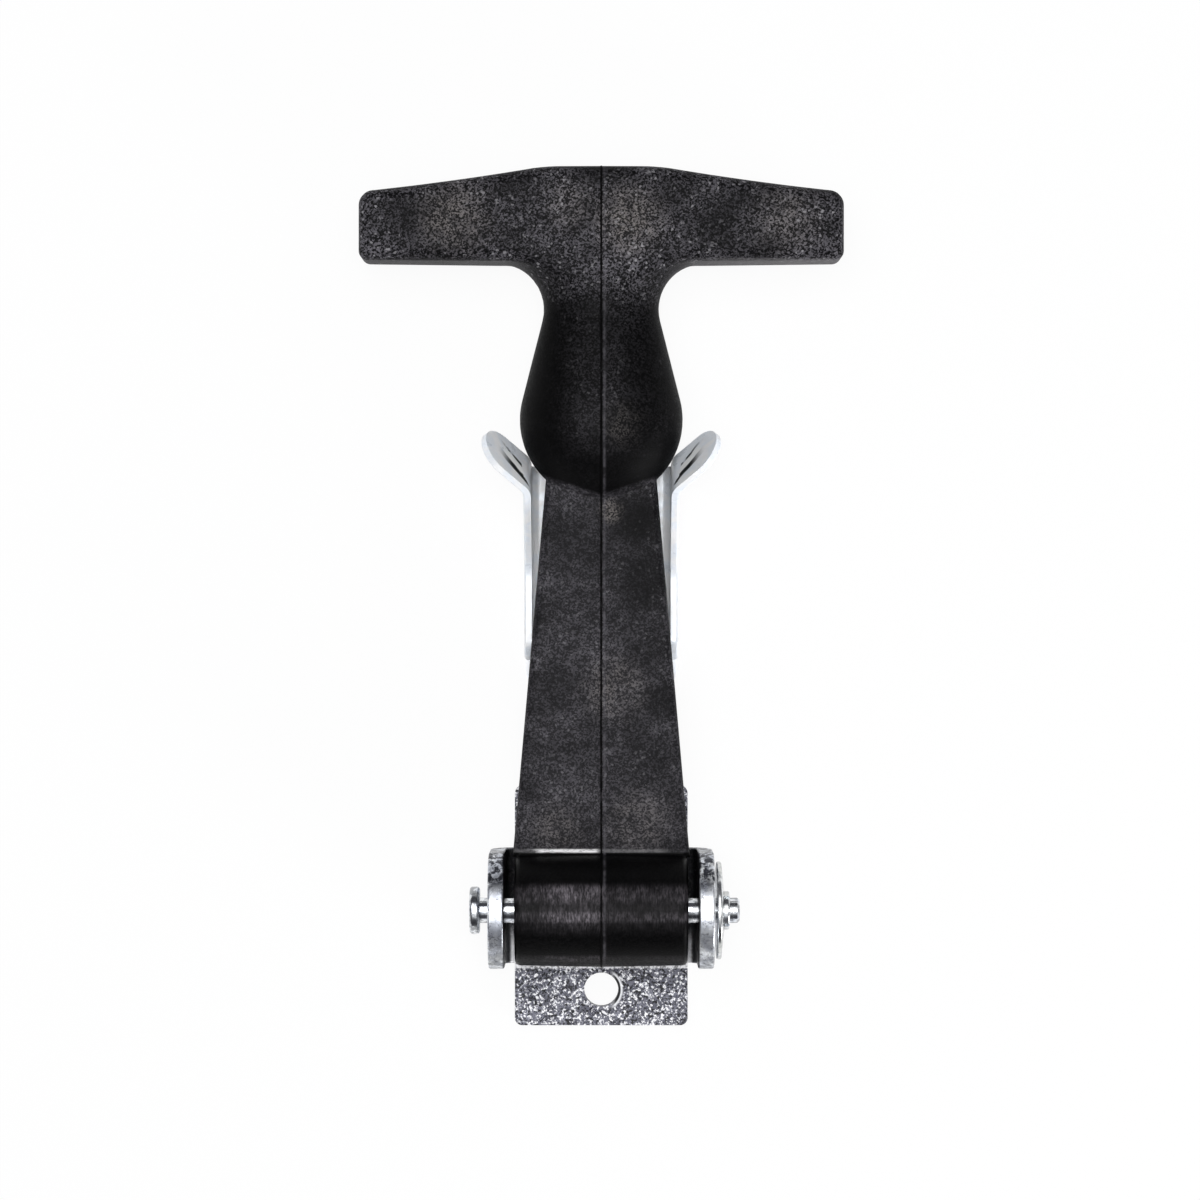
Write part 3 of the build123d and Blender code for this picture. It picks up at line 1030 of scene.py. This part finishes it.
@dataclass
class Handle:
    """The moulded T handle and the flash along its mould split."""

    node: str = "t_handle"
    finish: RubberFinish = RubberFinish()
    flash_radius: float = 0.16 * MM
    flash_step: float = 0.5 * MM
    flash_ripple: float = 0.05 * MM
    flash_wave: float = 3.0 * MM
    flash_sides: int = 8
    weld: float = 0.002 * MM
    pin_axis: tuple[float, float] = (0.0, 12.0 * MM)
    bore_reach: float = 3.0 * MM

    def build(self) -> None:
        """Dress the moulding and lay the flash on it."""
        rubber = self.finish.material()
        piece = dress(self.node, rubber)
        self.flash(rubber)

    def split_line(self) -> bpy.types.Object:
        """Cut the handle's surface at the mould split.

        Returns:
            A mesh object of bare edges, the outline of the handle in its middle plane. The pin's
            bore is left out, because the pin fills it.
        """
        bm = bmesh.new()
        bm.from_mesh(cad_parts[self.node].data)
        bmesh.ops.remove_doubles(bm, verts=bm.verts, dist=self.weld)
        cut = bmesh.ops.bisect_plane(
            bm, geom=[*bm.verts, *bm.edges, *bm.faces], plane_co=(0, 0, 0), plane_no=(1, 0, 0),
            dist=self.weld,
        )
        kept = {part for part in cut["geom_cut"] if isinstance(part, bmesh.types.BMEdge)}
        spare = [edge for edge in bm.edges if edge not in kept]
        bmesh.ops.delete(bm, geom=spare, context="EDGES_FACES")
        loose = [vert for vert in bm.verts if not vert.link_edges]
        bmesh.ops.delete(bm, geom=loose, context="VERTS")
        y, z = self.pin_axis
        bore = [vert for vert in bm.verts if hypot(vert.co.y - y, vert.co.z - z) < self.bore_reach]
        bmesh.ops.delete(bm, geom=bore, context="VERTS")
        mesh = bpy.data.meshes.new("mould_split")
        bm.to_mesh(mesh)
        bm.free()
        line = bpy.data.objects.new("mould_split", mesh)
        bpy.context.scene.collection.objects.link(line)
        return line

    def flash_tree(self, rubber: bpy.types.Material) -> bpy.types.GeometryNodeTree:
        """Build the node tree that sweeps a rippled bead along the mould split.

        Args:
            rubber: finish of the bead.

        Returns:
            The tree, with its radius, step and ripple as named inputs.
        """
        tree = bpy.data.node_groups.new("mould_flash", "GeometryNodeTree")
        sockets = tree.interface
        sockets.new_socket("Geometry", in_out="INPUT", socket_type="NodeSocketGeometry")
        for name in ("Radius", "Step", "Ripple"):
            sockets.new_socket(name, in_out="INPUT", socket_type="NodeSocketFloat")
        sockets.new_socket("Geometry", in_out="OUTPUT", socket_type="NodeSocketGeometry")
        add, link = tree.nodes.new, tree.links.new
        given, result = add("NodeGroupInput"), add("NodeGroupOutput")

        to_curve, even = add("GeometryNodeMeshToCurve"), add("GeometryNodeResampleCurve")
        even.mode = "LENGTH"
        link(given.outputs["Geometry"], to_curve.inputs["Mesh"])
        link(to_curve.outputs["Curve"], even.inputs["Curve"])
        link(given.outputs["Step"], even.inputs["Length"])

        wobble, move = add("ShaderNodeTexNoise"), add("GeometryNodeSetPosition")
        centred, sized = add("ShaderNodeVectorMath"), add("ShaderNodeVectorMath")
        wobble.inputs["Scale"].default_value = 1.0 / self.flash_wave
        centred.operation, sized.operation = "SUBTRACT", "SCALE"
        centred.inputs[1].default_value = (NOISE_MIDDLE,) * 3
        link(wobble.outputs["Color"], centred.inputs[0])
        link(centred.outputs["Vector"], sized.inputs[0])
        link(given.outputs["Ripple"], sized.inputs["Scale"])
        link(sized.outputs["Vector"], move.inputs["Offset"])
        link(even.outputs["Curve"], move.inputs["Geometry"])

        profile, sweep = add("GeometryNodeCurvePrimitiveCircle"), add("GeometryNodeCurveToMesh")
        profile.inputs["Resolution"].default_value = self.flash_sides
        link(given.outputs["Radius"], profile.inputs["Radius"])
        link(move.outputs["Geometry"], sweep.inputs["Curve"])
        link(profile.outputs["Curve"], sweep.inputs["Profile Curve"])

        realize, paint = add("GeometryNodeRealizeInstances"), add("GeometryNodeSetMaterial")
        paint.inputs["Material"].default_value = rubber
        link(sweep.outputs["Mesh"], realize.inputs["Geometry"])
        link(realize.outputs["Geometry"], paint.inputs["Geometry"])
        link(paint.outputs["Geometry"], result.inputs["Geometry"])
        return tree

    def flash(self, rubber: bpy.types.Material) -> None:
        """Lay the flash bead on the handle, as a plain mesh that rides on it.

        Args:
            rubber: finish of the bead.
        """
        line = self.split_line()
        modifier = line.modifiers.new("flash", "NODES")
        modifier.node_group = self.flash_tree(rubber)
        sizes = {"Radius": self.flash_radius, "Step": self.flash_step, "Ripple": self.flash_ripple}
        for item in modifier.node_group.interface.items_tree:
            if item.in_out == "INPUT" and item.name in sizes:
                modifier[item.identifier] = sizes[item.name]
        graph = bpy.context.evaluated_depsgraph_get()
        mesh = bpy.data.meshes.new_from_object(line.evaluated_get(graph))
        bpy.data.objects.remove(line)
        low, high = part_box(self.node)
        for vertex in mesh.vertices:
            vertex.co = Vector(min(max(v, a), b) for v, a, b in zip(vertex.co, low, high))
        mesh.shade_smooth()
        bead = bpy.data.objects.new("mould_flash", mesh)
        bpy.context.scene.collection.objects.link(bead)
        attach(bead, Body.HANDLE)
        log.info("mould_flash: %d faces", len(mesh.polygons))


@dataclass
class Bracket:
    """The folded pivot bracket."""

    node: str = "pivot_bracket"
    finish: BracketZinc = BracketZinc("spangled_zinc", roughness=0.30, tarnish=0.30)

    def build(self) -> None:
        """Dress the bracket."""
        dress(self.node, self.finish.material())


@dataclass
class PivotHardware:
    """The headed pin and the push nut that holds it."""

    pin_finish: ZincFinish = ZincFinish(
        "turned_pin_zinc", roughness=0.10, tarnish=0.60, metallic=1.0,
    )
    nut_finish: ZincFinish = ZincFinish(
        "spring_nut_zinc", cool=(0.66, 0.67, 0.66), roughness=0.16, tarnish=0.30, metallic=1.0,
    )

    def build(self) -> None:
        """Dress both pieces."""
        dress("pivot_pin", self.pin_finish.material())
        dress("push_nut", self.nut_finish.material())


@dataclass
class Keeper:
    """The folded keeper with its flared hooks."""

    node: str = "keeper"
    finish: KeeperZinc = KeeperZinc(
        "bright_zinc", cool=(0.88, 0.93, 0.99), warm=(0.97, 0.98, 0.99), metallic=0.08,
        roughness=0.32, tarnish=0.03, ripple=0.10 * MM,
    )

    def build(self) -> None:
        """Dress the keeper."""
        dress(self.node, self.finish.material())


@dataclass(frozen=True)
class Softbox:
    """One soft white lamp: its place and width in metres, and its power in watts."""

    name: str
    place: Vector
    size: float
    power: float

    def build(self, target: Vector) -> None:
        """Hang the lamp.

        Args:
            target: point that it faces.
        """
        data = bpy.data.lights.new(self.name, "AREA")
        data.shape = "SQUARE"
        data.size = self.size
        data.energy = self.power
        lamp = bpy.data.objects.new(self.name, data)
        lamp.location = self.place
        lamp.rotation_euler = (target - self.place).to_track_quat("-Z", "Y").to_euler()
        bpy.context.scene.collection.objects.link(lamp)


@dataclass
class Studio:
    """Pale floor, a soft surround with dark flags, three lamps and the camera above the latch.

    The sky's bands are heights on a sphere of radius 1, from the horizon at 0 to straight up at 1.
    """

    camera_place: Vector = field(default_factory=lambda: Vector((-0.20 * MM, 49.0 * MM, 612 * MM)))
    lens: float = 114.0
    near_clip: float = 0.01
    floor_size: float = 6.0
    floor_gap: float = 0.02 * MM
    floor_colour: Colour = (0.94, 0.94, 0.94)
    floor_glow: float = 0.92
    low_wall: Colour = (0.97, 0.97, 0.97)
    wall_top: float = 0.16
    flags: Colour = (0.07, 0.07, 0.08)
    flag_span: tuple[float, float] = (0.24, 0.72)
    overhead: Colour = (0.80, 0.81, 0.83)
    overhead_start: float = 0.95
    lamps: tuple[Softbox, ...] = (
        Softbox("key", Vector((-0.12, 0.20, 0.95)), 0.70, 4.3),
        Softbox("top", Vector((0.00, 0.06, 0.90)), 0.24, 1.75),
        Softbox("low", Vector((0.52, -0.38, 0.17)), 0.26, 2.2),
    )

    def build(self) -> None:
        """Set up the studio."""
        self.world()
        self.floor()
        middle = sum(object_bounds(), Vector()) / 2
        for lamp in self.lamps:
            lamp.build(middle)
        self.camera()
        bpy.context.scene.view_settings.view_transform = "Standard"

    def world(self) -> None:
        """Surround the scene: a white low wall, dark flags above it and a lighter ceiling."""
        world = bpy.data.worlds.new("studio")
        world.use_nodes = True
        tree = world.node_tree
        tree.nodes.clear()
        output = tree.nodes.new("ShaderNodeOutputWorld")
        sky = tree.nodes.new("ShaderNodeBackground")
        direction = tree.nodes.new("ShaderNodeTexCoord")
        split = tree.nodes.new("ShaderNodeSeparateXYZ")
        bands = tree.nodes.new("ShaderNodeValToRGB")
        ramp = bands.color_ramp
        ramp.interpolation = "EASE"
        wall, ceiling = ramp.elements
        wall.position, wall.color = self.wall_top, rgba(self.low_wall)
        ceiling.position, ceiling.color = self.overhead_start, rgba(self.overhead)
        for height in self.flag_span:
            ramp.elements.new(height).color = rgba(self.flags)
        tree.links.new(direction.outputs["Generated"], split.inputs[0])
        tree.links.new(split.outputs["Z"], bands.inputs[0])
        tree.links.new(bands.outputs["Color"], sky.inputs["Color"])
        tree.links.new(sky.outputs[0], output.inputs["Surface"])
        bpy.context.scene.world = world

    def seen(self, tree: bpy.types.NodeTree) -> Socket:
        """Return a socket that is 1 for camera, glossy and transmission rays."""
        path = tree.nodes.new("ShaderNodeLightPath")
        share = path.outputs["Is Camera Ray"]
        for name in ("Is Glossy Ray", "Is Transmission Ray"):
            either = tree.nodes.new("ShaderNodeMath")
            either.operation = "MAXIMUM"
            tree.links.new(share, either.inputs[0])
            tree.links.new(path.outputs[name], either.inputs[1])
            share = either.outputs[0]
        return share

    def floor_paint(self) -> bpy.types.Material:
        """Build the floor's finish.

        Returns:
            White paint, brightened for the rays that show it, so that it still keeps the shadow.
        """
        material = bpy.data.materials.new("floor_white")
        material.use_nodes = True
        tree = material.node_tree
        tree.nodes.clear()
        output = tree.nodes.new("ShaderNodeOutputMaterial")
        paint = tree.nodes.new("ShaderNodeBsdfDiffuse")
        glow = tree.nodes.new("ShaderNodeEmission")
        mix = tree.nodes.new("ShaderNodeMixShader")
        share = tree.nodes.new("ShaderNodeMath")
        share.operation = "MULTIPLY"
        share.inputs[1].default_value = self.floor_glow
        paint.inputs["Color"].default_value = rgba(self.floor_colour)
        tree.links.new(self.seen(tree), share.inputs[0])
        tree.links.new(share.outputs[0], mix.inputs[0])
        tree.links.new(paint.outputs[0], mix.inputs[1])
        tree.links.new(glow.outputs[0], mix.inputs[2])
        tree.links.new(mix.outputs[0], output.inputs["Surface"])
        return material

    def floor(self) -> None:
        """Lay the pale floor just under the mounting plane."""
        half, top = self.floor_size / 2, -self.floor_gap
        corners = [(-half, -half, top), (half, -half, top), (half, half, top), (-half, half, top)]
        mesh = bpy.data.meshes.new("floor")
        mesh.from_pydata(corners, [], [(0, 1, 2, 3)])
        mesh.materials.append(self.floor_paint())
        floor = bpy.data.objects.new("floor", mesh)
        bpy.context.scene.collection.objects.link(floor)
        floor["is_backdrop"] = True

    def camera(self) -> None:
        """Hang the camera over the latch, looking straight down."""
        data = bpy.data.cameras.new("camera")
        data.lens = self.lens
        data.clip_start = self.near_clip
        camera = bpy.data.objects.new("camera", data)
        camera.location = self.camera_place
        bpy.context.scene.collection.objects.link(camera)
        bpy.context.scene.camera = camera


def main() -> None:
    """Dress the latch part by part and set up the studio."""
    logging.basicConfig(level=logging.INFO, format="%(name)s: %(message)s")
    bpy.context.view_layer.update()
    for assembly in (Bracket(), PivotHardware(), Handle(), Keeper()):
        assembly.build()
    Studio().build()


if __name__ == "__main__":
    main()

□ □ □ □ □

* [Aim of the exercise]: Starting at the first line of the data above, please restate word for word every line up to and including the one that holds "moulded T handle", and add nothing else.

* [Expected answer]:
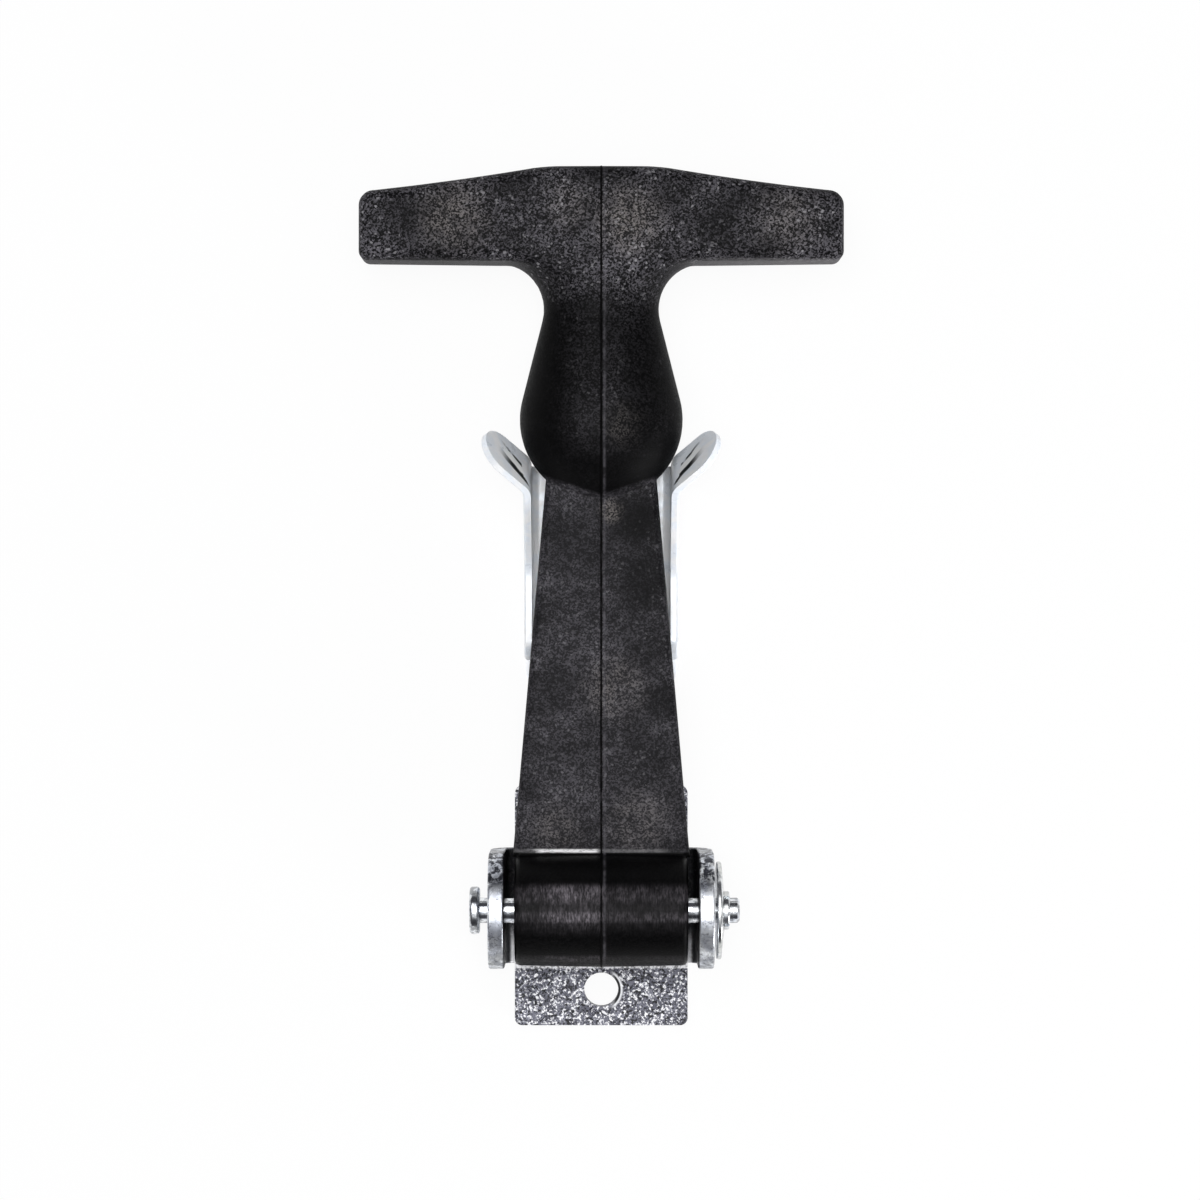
Write part 3 of the build123d and Blender code for this picture. It picks up at line 1030 of scene.py. This part finishes it.
@dataclass
class Handle:
    """The moulded T handle and the flash along its mould split."""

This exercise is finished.